Quietness is thus not only a precondition for the modes of listening described by Grubbs, Thomas, and Nakamura, but is better understood as an effect. When quiet music seems to make room for peripheral, non-musical phenomena within aesthetic consciousness, it is not the mere fact of quietness that brings this about. That may be our first assumption, since a low dynamic level literally allows surrounding sounds to be heard without being overpowered. Yet this explanation alone does not account for the full causal chain. As composers and musicians, we must attend to the musical conditions that make quietness possible in the first place if we wish to employ it effectively.

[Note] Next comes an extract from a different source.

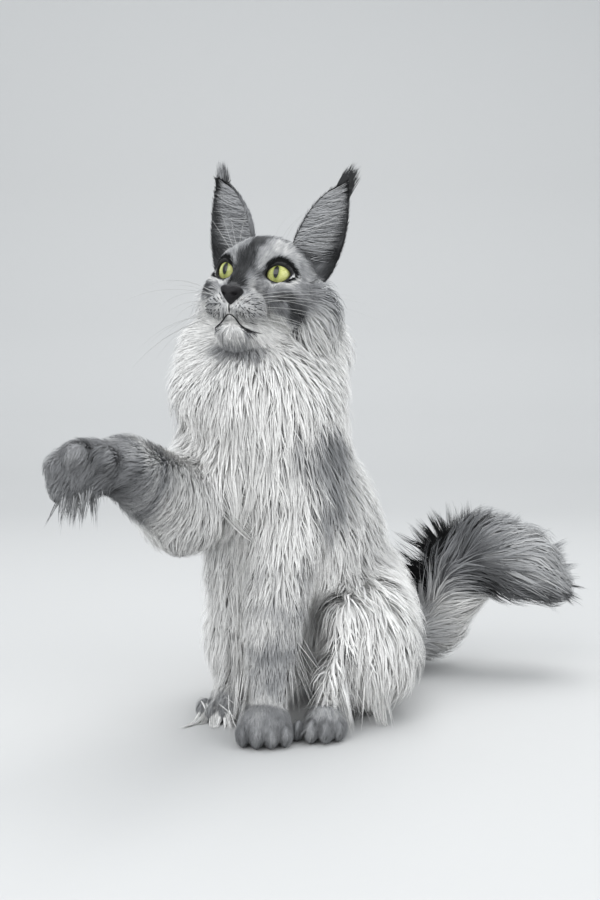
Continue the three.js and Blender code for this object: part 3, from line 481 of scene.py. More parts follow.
def in_threads(work: Callable[[np.ndarray], np.ndarray], points: np.ndarray) -> np.ndarray:
    """Runs a function of points on chunks, side by side.

    Args:
        work: A function from points to one value each.
        points: All the points.

    Returns:
        The values, in the points' order.
    """
    points = np.ascontiguousarray(points, np.float32)
    chunks = [points[i : i + CHUNK] for i in range(0, len(points), CHUNK)] or [points]
    with ThreadPoolExecutor(CORES) as pool:
        return np.concatenate(list(pool.map(work, chunks)))


@dataclass
class Opening:
    """One eye's place, and the almond between its lids."""

    side: int
    at: tuple[float, float, float] = (17.5, 22.5, 8.0)
    radius: float = 13.0
    outward: float = 17.0
    tilt: float = 9.0
    inner: float = 11.6
    outer: float = 10.9
    above: float = 8.4
    below: float = 8.5
    sharpness: float = 1.7

    @property
    def name(self) -> str:
        """Returns the side's name."""
        return "left" if self.side > 0 else "right"

    def centre(self) -> np.ndarray:
        """Returns the eye's middle on the floor frame."""
        return HEAD.outside(np.array([self.at[0], self.side * self.at[1], self.at[2]]))

    def axes(self) -> np.ndarray:
        """Returns rows for the ways out of the socket, away from the nose and up."""
        a, t = math.radians(self.outward), math.radians(self.tilt)
        out = np.array([math.cos(a), self.side * math.sin(a), 0.0])
        away = np.array([-math.sin(a), self.side * math.cos(a), 0.0])
        up = np.array([0.0, 0.0, 1.0])
        away, up = away * math.cos(t) + up * math.sin(t), up * math.cos(t) - away * math.sin(t)
        return HEAD.turned(np.array([out, away, up]))

    def inside(self, points: np.ndarray) -> np.ndarray:
        """Returns the points in the eye's own frame."""
        return (points - self.centre()) @ self.axes().T

    def reach(self, angle: np.ndarray) -> np.ndarray:
        """Returns how far the opening reaches from its middle at each angle from the outer corner."""
        c, s = np.cos(angle), np.sin(angle)
        wide = np.where(c > 0, self.outer, self.inner)
        high = np.where(s > 0, self.above, self.below)
        n = self.sharpness
        return (np.abs(c / wide) ** n + np.abs(s / high) ** n) ** (-1 / n)

    def beyond(self, local: np.ndarray) -> np.ndarray:
        """Returns how far outside the opening's edge each point of the eye's frame is."""
        across = np.hypot(local[:, 1], local[:, 2])
        return across - self.reach(np.arctan2(local[:, 2], local[:, 1]))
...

At the same time, it would be mistaken to regard quietness as only an effect and not also a cause. Once it has arisen under the right conditions, quietness itself helps generate further qualities—among them the very calmness that the Great Learning identifies as its prerequisite. When music is played quietly, it can calm the listener by refusing to overwhelm the senses with forceful sound. The 'causal chain' is therefore less a linear sequence than a pattern of dialectical interpenetration.

When calmness and stillness are in place, the volume of the music can be lowered to deepen a mode of listening that intimates emptiness, welcoming the otherness of indeterminate peripheral phenomena into the aesthetic experience. And once present, it reinforces the very calmness that made it possible, creating a reciprocal cycle between sound, silence, and perception.